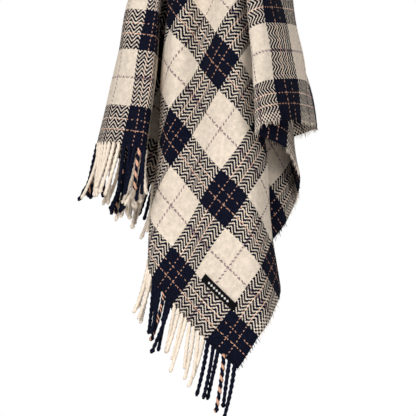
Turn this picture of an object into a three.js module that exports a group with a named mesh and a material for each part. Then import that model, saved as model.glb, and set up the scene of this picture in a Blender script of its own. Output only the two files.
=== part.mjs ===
// Camp blanket, hung from one point over a rounded peg.
//
// A woven wool blanket is a flat rectangle of cloth. Hung from a single point it stays, very
// nearly, at its true distance from that point everywhere, so it takes the shape of a folded
// cone: straight fold lines run out from the hang point and the cloth turns back and forth
// between them. Every piece is laid out flat first, in cloth coordinates (s across the warp, t
// along the warp, both measured from the hang point), and one drape function carries a flat
// point to its place in space, so that all pieces follow the same folds.
//
// Frame: millimetres, +Z up, -Y towards the front, +X right, origin at the hang point.

import * as THREE from 'three';

// ---- driving dimensions, mm ----
const CLOTH_WIDTH = 1355; // between the selvedges
const CLOTH_LENGTH = 1485; // between the fringed ends
const CLOTH_THICKNESS = 2.6;
const HOOK_TO_RIGHT = 712; // hang point to the right selvedge
const HOOK_TO_FRONT = 750; // hang point to the front fringed end
const PEG_RADIUS = 14;
const CROWN_LENGTH = 330; // the gathers open into full folds over this distance
const NAVY_STRIPE = 54.8;
const WIDTH_REPEATS = 10; // navy and cream pairs across the width, before the last navy stripe
const FRINGE_LENGTH = 72;
const FRINGE_THICKNESS = 1.2;
const LASH_LENGTH = 8; // cut weft ends that stand out along a selvedge
const LASH_THICKNESS = 1;
const LABEL_LENGTH = 64;
const LABEL_WIDTH = 11;
const LABEL_THICKNESS = 0.8;
const LABEL_TO_RIGHT = 82; // label centre to the right selvedge
const LABEL_TO_FRONT = 60; // label centre to the front fringed end
const LABEL_RISE = 3; // gap under the label, which bulges off the cloth between its two ends
const STITCH_WIDTH = 1.4;
const STITCH_INSET = 2.5; // stitch bar centre to the label's end
const STITCH_THICKNESS = 0.6;
const CLEARANCE = 0.4; // between pieces that touch
const STRIPE_GAP = 1.2; // between two neighbouring fringe groups, along the hem
const HEM_GAP = 7; // between the hem and what stands out from it

// ---- folds ----
// Each pair is one fold line: how many degrees it leans to the right and to the back from
// straight down. The cloth runs from one to the next, round the front from left to right.
// A fold line leans a little differently near the top and near the hem, so there are two rows.
const UPPER_AT = 560; // distance from the hang point, mm
const LOWER_AT = 960;
const UPPER_START = -2; // angle in the cloth of the first fold line, degrees from the warp
const LOWER_START = -3.6;
const UPPER_FOLDS = [
  [-13.4, -3.0], [-11.3, -4.8], [-9.5, -6.4], [-9.2, -1.0], [-12.0, 0.7], [-3.2, 4.8],
  [-8.9, -3.2], [-6.6, -6.4], [-3.6, -4.2], [-1.6, -7.4], [1.0, -9.6], [3.4, -5.8],
  [1.2, -2.4], [4.4, -1.8], [6.2, 1.4], [6.4, -2.6], [6.2, -9.0], [2.2, -11.6],
  [4.0, -13.4], [6.2, -10.4], [8.8, -4.0], [9.3, 4.0],
];
const LOWER_FOLDS = [
  [-13.1, -3.5], [-10.1, -6.2], [-7.4, -8.2], [-7.6, -1.5], [-12.0, 0.2], [-3.2, 4.8],
  [-7.1, -3.7], [-4.7, -5.6], [-2.5, -7.8], [0.0, -8.6], [2.4, -10.2], [4.5, -6.9],
  [2.4, -3.6], [5.0, -2.6], [6.6, 2.0], [7.4, -2.0], [6.2, -8.8], [1.2, -11.6],
  [4.2, -13.2], [8.0, -10.6], [9.7, -4.0], [9.3, 4.0],
];
const LAST_FOLD = [-13.9, 1.6];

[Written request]
Take the data above and return it exactly.

[Written solution]
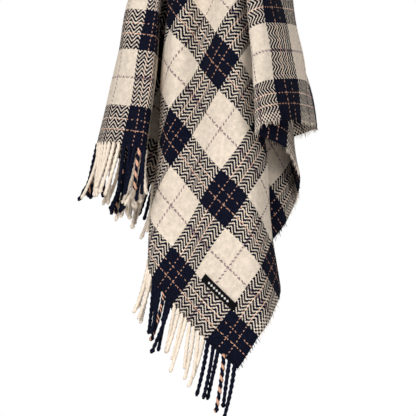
Turn this picture of an object into a three.js module that exports a group with a named mesh and a material for each part. Then import that model, saved as model.glb, and set up the scene of this picture in a Blender script of its own. Output only the two files.
=== part.mjs ===
// Camp blanket, hung from one point over a rounded peg.
//
// A woven wool blanket is a flat rectangle of cloth. Hung from a single point it stays, very
// nearly, at its true distance from that point everywhere, so it takes the shape of a folded
// cone: straight fold lines run out from the hang point and the cloth turns back and forth
// between them. Every piece is laid out flat first, in cloth coordinates (s across the warp, t
// along the warp, both measured from the hang point), and one drape function carries a flat
// point to its place in space, so that all pieces follow the same folds.
//
// Frame: millimetres, +Z up, -Y towards the front, +X right, origin at the hang point.

import * as THREE from 'three';

// ---- driving dimensions, mm ----
const CLOTH_WIDTH = 1355; // between the selvedges
const CLOTH_LENGTH = 1485; // between the fringed ends
const CLOTH_THICKNESS = 2.6;
const HOOK_TO_RIGHT = 712; // hang point to the right selvedge
const HOOK_TO_FRONT = 750; // hang point to the front fringed end
const PEG_RADIUS = 14;
const CROWN_LENGTH = 330; // the gathers open into full folds over this distance
const NAVY_STRIPE = 54.8;
const WIDTH_REPEATS = 10; // navy and cream pairs across the width, before the last navy stripe
const FRINGE_LENGTH = 72;
const FRINGE_THICKNESS = 1.2;
const LASH_LENGTH = 8; // cut weft ends that stand out along a selvedge
const LASH_THICKNESS = 1;
const LABEL_LENGTH = 64;
const LABEL_WIDTH = 11;
const LABEL_THICKNESS = 0.8;
const LABEL_TO_RIGHT = 82; // label centre to the right selvedge
const LABEL_TO_FRONT = 60; // label centre to the front fringed end
const LABEL_RISE = 3; // gap under the label, which bulges off the cloth between its two ends
const STITCH_WIDTH = 1.4;
const STITCH_INSET = 2.5; // stitch bar centre to the label's end
const STITCH_THICKNESS = 0.6;
const CLEARANCE = 0.4; // between pieces that touch
const STRIPE_GAP = 1.2; // between two neighbouring fringe groups, along the hem
const HEM_GAP = 7; // between the hem and what stands out from it

// ---- folds ----
// Each pair is one fold line: how many degrees it leans to the right and to the back from
// straight down. The cloth runs from one to the next, round the front from left to right.
// A fold line leans a little differently near the top and near the hem, so there are two rows.
const UPPER_AT = 560; // distance from the hang point, mm
const LOWER_AT = 960;
const UPPER_START = -2; // angle in the cloth of the first fold line, degrees from the warp
const LOWER_START = -3.6;
const UPPER_FOLDS = [
  [-13.4, -3.0], [-11.3, -4.8], [-9.5, -6.4], [-9.2, -1.0], [-12.0, 0.7], [-3.2, 4.8],
  [-8.9, -3.2], [-6.6, -6.4], [-3.6, -4.2], [-1.6, -7.4], [1.0, -9.6], [3.4, -5.8],
  [1.2, -2.4], [4.4, -1.8], [6.2, 1.4], [6.4, -2.6], [6.2, -9.0], [2.2, -11.6],
  [4.0, -13.4], [6.2, -10.4], [8.8, -4.0], [9.3, 4.0],
];
const LOWER_FOLDS = [
  [-13.1, -3.5], [-10.1, -6.2], [-7.4, -8.2], [-7.6, -1.5], [-12.0, 0.2], [-3.2, 4.8],
  [-7.1, -3.7], [-4.7, -5.6], [-2.5, -7.8], [0.0, -8.6], [2.4, -10.2], [4.5, -6.9],
  [2.4, -3.6], [5.0, -2.6], [6.6, 2.0], [7.4, -2.0], [6.2, -8.8], [1.2, -11.6],
  [4.2, -13.2], [8.0, -10.6], [9.7, -4.0], [9.3, 4.0],
];
const LAST_FOLD = [-13.9, 1.6];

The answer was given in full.